If whimsy is your bag, the very lively staging at Lyric, originally directed by Michael Cavanagh for the San Fransisco Opera in 2021, has it aplenty, notwithstanding the lack of color in Erhard Rom’s greige setting, a riff on architectural drawings. Cavanagh, whose staging is re-created here by Roy Rallo, sets the events in a swell, 1930s country club in the horsy environs of the nation’s capital (telephone number: Amadeus1790).
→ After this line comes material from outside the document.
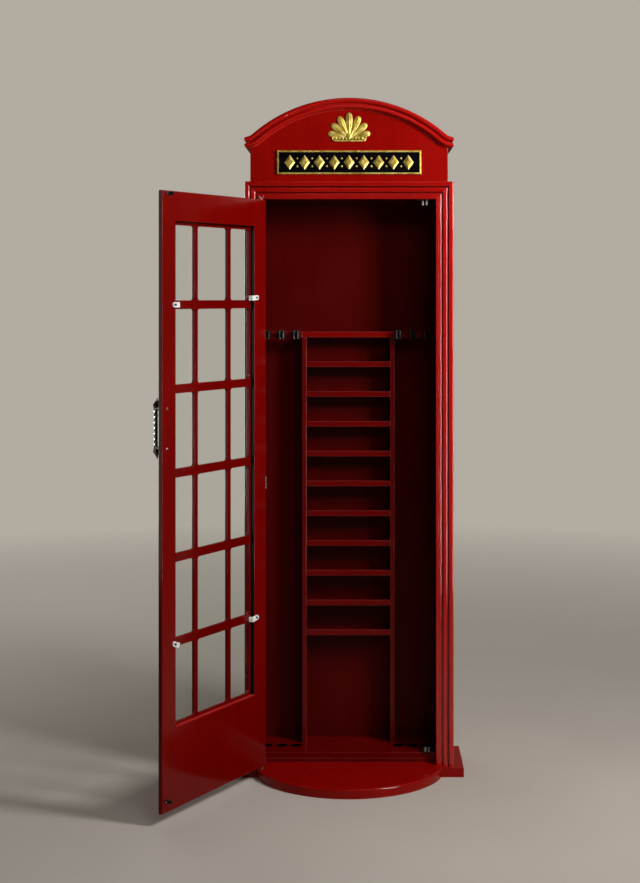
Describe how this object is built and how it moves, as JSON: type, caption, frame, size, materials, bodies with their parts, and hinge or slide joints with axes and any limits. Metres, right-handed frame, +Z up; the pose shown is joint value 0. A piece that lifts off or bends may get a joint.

After mine host Don Alfonso (the robust Rod Gilfry) sets the indoor-outdoor caper among his members in motion with the aid of his sneaky staffer Despina (Ana María Martínez), we watch the sisters Fiordiligi (Jacquelyn Stucker) and Doraballa (Cecilia Molinari) joust with their ever-morphing macho beaus Ferrando (Anthony León) and Guglielmo (Ian Rucker) as they swim in the pool, work out on amusingly archaic treadmills, play badminton (badly), shoot pool and complete their calisthenics along with an ensemble alternately exercising and munching petit fours, a temptation with which I sympathize. Stucker and Molinari are costumed and bewigged by Constance Hoffman and John Metzner so as to truly appear sisterly, and they come replete with a whole gamut of facial expressions and little pointy hats that reminded me of pieces on the Parcheesi board. As befits the milieu.
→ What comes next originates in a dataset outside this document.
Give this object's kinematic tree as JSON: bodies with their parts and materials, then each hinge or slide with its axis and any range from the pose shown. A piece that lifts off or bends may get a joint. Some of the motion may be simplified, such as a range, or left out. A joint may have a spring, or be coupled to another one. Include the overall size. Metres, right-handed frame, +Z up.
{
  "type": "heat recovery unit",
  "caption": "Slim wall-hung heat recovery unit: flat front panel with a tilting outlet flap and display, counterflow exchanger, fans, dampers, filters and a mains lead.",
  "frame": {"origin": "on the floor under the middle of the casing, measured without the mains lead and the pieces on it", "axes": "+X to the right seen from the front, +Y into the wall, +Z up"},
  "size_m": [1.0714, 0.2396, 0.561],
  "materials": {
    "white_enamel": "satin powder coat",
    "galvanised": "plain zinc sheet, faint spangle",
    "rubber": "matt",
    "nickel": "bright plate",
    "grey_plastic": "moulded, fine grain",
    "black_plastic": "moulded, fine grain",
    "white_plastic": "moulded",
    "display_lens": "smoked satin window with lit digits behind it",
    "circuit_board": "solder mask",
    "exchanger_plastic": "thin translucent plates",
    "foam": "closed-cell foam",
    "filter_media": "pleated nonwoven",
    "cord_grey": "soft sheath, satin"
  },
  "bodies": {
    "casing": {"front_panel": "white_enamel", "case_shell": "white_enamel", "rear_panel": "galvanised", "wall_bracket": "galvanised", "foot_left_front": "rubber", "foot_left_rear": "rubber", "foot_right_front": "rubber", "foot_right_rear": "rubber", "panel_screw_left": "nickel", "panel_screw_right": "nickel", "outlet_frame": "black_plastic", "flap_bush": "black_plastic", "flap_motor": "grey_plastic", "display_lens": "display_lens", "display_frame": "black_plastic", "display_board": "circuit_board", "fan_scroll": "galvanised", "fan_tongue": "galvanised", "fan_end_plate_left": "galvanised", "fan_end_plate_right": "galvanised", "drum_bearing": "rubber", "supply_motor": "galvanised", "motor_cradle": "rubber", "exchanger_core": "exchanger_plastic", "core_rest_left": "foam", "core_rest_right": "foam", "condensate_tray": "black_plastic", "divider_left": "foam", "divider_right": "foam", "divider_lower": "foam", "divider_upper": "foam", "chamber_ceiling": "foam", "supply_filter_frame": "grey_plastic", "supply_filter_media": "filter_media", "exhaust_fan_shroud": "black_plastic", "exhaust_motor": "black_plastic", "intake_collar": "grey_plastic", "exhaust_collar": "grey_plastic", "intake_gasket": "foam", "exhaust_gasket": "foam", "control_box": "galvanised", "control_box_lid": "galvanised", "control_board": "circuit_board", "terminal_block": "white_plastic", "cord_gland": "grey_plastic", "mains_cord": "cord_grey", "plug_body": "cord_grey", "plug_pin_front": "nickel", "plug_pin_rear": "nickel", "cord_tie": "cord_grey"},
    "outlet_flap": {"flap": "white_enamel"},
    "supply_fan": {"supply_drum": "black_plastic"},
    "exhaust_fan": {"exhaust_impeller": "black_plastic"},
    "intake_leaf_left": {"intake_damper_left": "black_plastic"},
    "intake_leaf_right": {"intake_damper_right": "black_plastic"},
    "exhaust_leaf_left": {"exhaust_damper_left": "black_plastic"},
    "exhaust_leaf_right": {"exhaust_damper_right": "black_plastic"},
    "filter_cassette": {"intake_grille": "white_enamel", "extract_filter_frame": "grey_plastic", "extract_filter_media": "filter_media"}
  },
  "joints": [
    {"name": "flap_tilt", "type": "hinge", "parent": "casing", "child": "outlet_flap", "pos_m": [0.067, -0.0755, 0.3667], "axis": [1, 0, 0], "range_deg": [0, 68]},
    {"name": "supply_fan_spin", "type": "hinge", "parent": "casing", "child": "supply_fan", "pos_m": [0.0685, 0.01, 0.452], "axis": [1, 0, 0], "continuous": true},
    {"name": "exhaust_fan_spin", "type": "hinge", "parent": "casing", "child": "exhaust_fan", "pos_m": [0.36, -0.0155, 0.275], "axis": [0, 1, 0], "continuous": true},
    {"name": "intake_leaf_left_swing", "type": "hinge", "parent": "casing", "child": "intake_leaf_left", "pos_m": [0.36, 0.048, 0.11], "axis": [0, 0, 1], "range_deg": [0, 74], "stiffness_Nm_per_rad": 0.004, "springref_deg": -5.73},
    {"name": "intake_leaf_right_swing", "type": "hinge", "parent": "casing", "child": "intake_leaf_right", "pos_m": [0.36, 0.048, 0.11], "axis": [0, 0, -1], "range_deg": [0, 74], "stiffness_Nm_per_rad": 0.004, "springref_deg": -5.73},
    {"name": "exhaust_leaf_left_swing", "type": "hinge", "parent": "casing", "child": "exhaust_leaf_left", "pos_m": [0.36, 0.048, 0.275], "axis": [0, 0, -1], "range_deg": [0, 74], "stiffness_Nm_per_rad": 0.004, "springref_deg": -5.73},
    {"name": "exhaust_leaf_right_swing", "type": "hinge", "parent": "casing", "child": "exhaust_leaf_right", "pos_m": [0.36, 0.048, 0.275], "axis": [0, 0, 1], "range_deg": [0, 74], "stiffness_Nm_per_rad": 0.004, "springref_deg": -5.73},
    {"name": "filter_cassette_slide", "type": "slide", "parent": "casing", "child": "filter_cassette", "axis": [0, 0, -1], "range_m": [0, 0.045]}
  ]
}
But here’s the thing. Every so often, there is a moment of silence, a silent click into another world, a nod from conductor Enrique Mazzola and then Stucker’s Fiordiligi, or León’s Ferrando, launch into these beautiful expressions — “Come scoglio,” “Un’aura amorosa” — of the travails of love and its twin-sister, power, as if Mozart had just decided to temporarily abandon all of the implications and trivial comic assumptions of a caper opera and summoned beauty and vulnerability all at once. In some great rush of inspired feeling that, well, stands outside the walls of the country club games or whatever may have interested Emperor Joseph II, you might say.
One raises one’s head to the performers in those moments, or should, and the payoff is a renewed sense of what it’s really like to put yourself out there, be it in 1790, 1930 or 2026, without knowing not only whether that love will be returned in the moment but also being utterly unaware of how it will fare over time. In that regard, “Così fan tutte” is an otherwordly experience and that’s really why it has stayed an opera house favorite — even if audience think they are just having fun and opera houses are happy to be selling that perception.
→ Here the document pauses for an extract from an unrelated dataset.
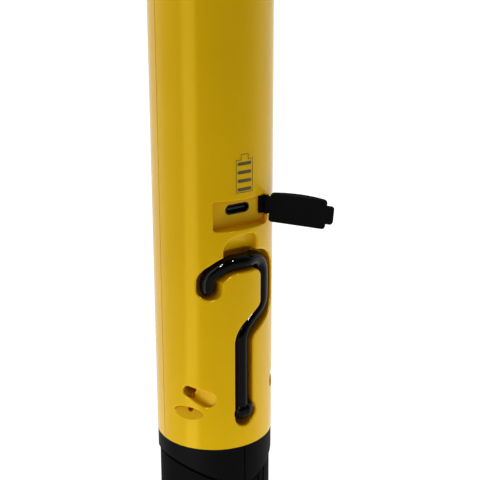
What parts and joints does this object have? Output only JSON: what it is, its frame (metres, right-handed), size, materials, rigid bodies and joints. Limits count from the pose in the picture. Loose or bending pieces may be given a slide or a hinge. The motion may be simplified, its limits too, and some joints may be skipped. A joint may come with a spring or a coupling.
{
  "type": "pinpointer probe",
  "caption": "Hand-held pinpointer metal probe with a tapered sensing tip, fold-out belt hook, covered charging port, charge gauge windows and rubber rear boot.",
  "frame": {"origin": "centre of the foot of the rear boot, on the barrel's axis", "axes": "+Z along the barrel towards the probe tip, -Y out of the hook and charging-port side, +Y out of the button side"},
  "size_m": [0.0465, 0.0538, 0.27],
  "materials": {
    "yellow_shell": "satin moulded ABS",
    "black_cap": "fine-textured black nylon",
    "black_rubber": "matte moulded rubber",
    "gloss_black": "polished black nylon",
    "black_metal": "dark nickel",
    "smoked_window": "smoked clear plastic",
    "clear_lens": "polished clear plastic",
    "steel": "zinc-plated",
    "circuit_board": "green solder mask",
    "chip_black": "moulded epoxy",
    "cell_wrap": "shrink-wrapped",
    "white_plastic": "natural nylon",
    "probe_black": "fine-textured glass-filled nylon",
    "copper_wire": "enamelled copper",
    "ferrite": "sintered",
    "motor_steel": "nickel-plated"
  },
  "bodies": {
    "root": {"hook_side_shell": "yellow_shell", "button_side_shell": "yellow_shell", "rear_cap": "black_cap", "rear_boot": "black_rubber", "rear_seal_ring": "black_rubber", "rear_cap_screws": "steel", "buzzer": "chip_black", "shell_screws": "steel", "hook_pivot_pin": "steel", "port_cover_anchor": "black_rubber", "usb_receptacle": "black_metal", "usb_tongue": "chip_black", "gauge_light_pipe": "smoked_window", "gauge_leds": "clear_lens", "charge_board": "circuit_board", "charge_board_chips": "chip_black", "charge_board_screws": "steel", "battery_cell": "cell_wrap", "battery_cradle": "white_plastic", "battery_contacts": "steel", "main_board": "circuit_board", "main_board_screws": "steel", "detector_chip": "chip_black", "button_switch": "chip_black", "vibration_motor": "motor_steel", "motor_saddle": "white_plastic", "torch_led": "clear_lens", "torch_lens": "clear_lens", "probe_tube": "probe_black", "probe_seal_ring": "black_rubber", "scuff_cap": "black_rubber", "coil_bobbin": "white_plastic", "ferrite_rod": "ferrite", "transmit_winding": "copper_wire", "receive_winding": "copper_wire"},
    "hook": {"belt_hook": "gloss_black"},
    "cover": {"port_cover": "black_rubber"},
    "button": {"power_button": "black_rubber", "switch_plunger": "white_plastic"},
    "weight": {"vibration_weight": "steel"}
  },
  "joints": [
    {"name": "hook_fold", "type": "hinge", "parent": "root", "child": "hook", "pos_m": [0, -0.017, 0.0466], "axis": [1, 0, 0], "range_deg": [0, 115]},
    {"name": "cover_hinge", "type": "hinge", "parent": "root", "child": "cover", "pos_m": [0.01035, -0.017, 0.1178], "axis": [0.0392, -0.0162, 0.9991], "range_deg": [-132, 20]},
    {"name": "button_press", "type": "slide", "parent": "root", "child": "button", "axis": [0, -1, 0], "range_m": [0, 0.0008], "stiffness_N_per_m": 2000, "springref_m": -0.0002},
    {"name": "motor_spin", "type": "hinge", "parent": "root", "child": "weight", "pos_m": [0.0044, 0.0018, 0.155], "axis": [0, 0, 1], "continuous": true}
  ]
}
With all due respect to Martínez, whose vocal performance is filled with amusing outre contrasts, entertaining all, this staging is dominated by Stucker and the authentic and unpretentious Molinari. Stucker’s singing is transporting throughout (Fiordiligi succumbs to the temptations of the flesh far more reluctantly than Dorabella, so Stucker has the best part) and the deft American soprano’s ability to switch style and find that which works upon the heart, not just the funny bone, is quite something. She offers here the most invigorating of performances, technically adroit but also informed by equal measures of artistry and youth, and there’s a humility to her singing, along with a sense of her character’s smallness in the face of life’s travails and machinations, few of which Fiordiligi has lived long enough to comprehend.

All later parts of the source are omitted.